Reputation: 65
Currently I use the following code to append to an existing SequenceFile:
// initialize sequence writer
Writer writer = SequenceFile.createWriter(
FileContext.getFileContext(this.conf),
this.conf,
new Path("/tmp/sequencefile"),
Text.class,
BytesWritable.class,
CompressionType.NONE,
null,
new Metadata(),
EnumSet.of(CreateFlag.CREATE, CreateFlag.APPEND),
CreateOpts.blockSize(64 * 1024 * 1024));
writer.append(key, value);
// close writer
writer.hsync();
writer.close();
Everything works if the sequencefile not exists, but when the file exists Hadoop write the SequenceFile header (SEQ ...) again in the middle of the file and the file is unreadble for Hadoop.
I use Hadoop 2.6.0
Upvotes: 2
Views: 1936
Reputation: 396
I think that it is not possible to append to existing sequence file.
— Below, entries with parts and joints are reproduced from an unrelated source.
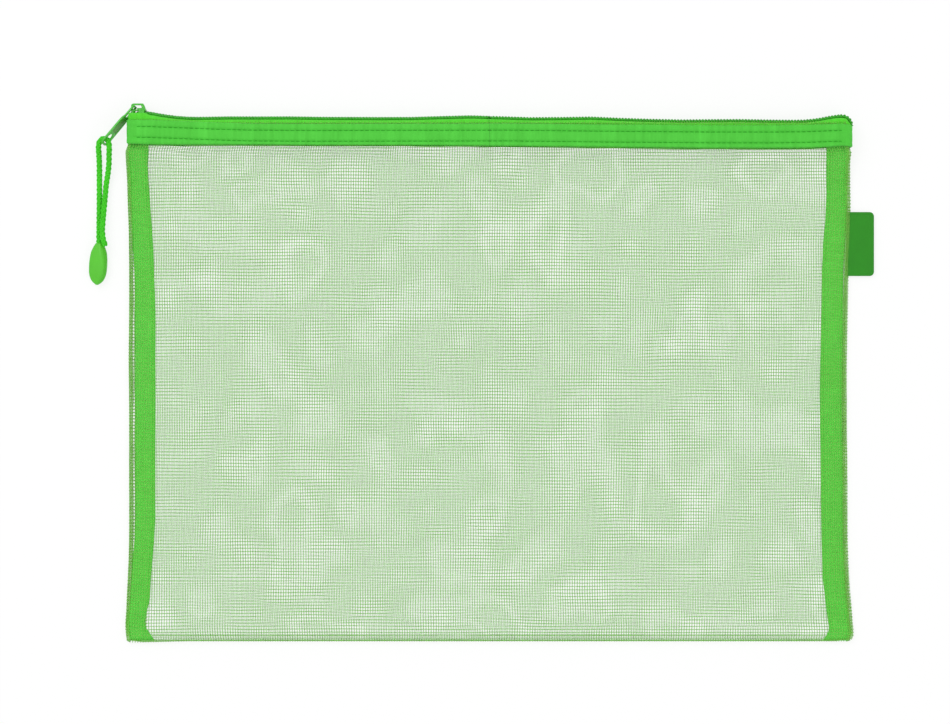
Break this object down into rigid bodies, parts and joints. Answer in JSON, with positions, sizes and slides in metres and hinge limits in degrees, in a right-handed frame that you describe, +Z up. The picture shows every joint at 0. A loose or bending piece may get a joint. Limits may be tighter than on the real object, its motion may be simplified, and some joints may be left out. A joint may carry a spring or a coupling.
{
  "type": "zipper pouch",
  "caption": "Flat net document pouch with a coil zipper along its top edge, a slider with a metal pull and a cord loop with a moulded end",
  "frame": {"origin": "middle of the pouch's underside, in the flat face that it lies on, between its two side edges and midway from the bottom fold to the top of the zipper", "axes": "+X runs along the zipper, from the closed slider's end to the other end; +Y runs from the bottom fold to the zipper; +Z is up, out of the front net"},
  "size_m": [0.358, 0.2456, 0.0096],
  "materials": {
    "net": "open net of fine green thread",
    "band": "woven tape, matt",
    "tape": "knitted zipper tape, matt",
    "coil": "dyed monofilament coil",
    "binding": "woven tape, matt",
    "label": "soft moulded label, bare",
    "slider": "die casting with green paint",
    "pull": "die casting with green paint",
    "cord": "braided cord",
    "tip": "moulded, satin"
  },
  "bodies": {
    "pouch": {"back_net": "net", "back_band": "band", "back_tape": "tape", "back_coil": "coil", "left_binding": "binding", "right_binding": "binding", "label_tag": "label"},
    "front_lip": {"front_net": "net", "front_band": "band", "front_tape": "tape", "front_coil": "coil"},
    "slider": {"slider_body": "slider"},
    "pull": {"pull_tab": "pull"},
    "cord_pull": {"pull_cord": "cord", "cord_tip": "tip"}
  },
  "joints": [
    {"name": "slider_slide", "type": "slide", "parent": "pouch", "child": "slider", "axis": [1, 0, 0], "range_m": [0, 0.312], "deforming": ["back_net", "back_band", "back_tape", "back_coil", "front_net", "front_band", "front_tape", "front_coil", "left_binding", "right_binding"]},
    {"name": "mouth_open", "type": "hinge", "parent": "pouch", "child": "front_lip", "pos_m": [0, -0.1185, 0.0015], "axis": [1, 0, 0], "range_deg": [0, 10]},
    {"name": "pull_swing", "type": "hinge", "parent": "slider", "child": "pull", "pos_m": [-0.16145, 0.1241, 0.0048], "axis": [0, 0, -1], "range_deg": [0, 232]},
    {"name": "cord_swing", "type": "hinge", "parent": "pull", "child": "cord_pull", "pos_m": [-0.17553, 0.10732, 0.0048], "axis": [0, 0, -1], "range_deg": [-6, 35], "deforming": ["pull_cord"]}
  ],
  "couplings": [
    {"joint": "mouth_open", "follows": "slider_slide", "rad_per_m": 0.559}
  ]
}
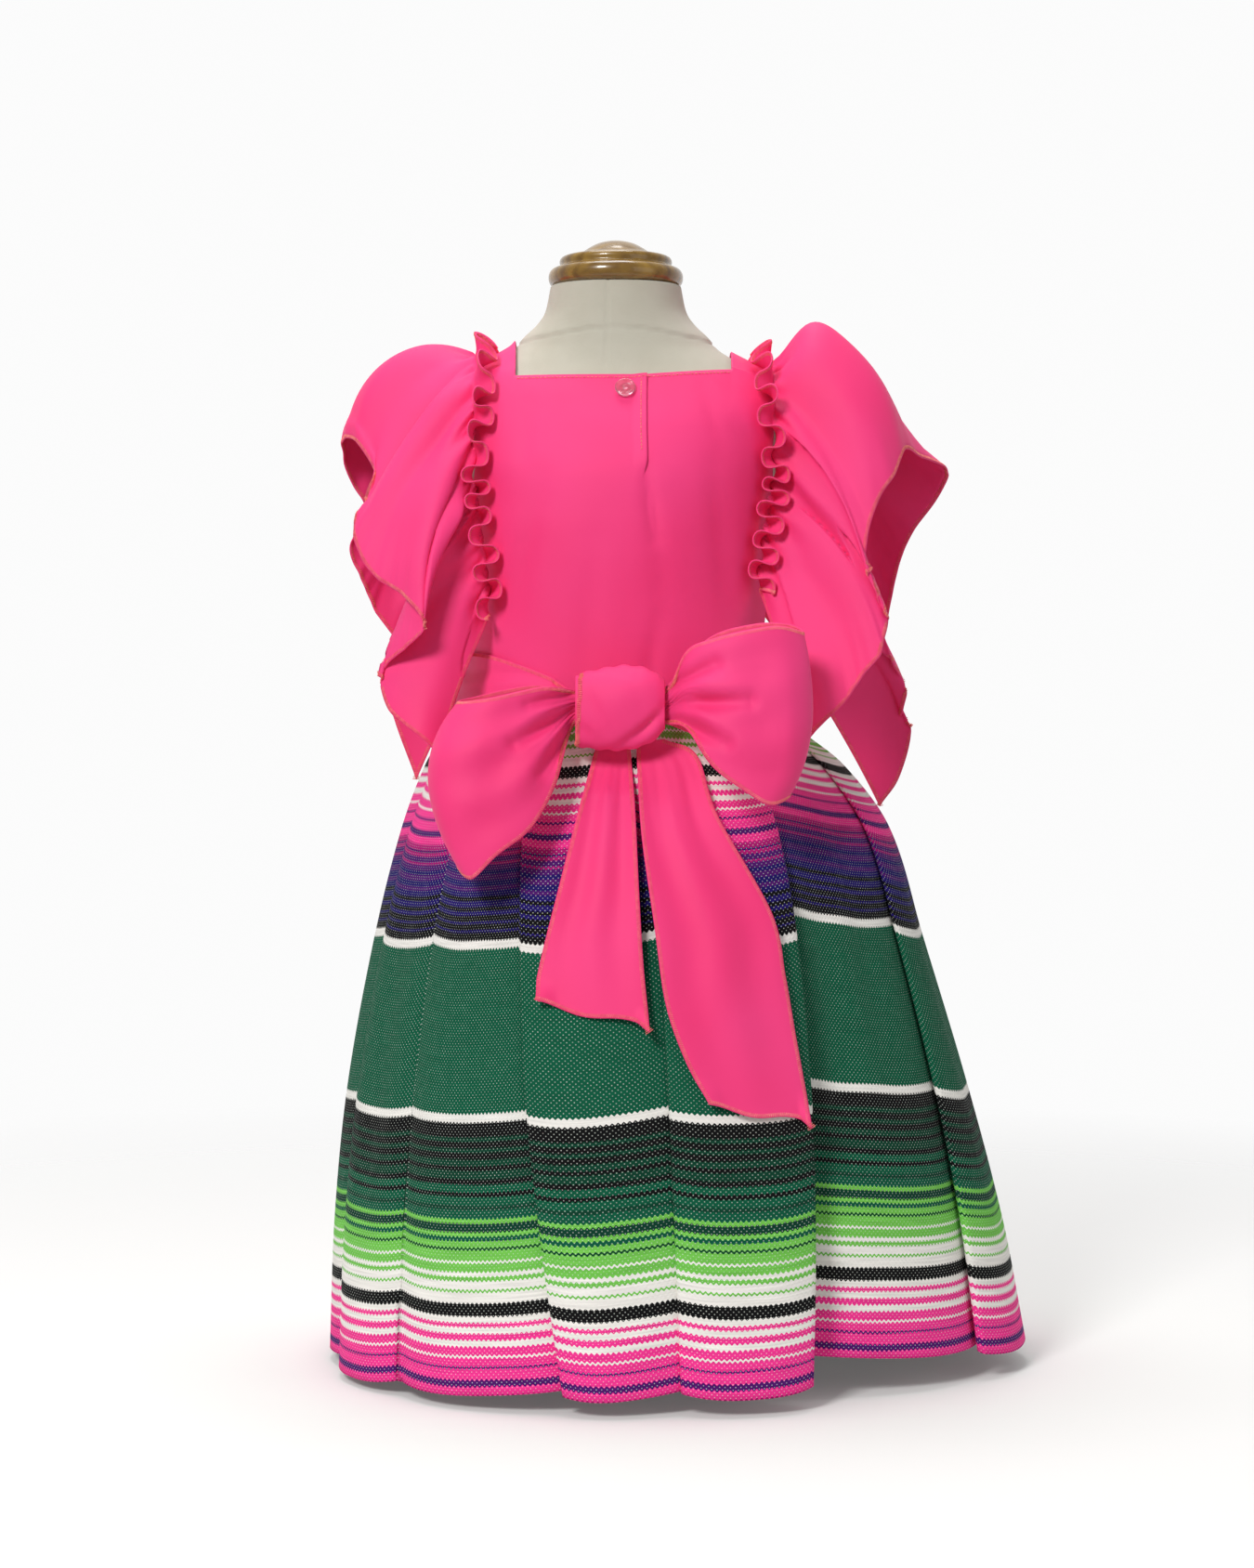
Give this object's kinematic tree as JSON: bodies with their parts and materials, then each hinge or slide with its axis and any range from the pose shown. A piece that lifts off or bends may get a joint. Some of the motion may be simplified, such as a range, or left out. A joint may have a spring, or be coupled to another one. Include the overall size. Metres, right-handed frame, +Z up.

I've analyzed the source code of 2.5.2 and 2.6.0-CDH5.5. In every constructor of Writer "Sequence file header" is written (from the init function).
There is path to support this feature https://issues.apache.org/jira/browse/HADOOP-7139 but it is not pushed to oficial release.
UPDATE: The issue HADOOP-7139 now is closed and from version 2.6.1 / 2.7.2 It's possible to append to an existing SequenceFile :)
Upvotes: 1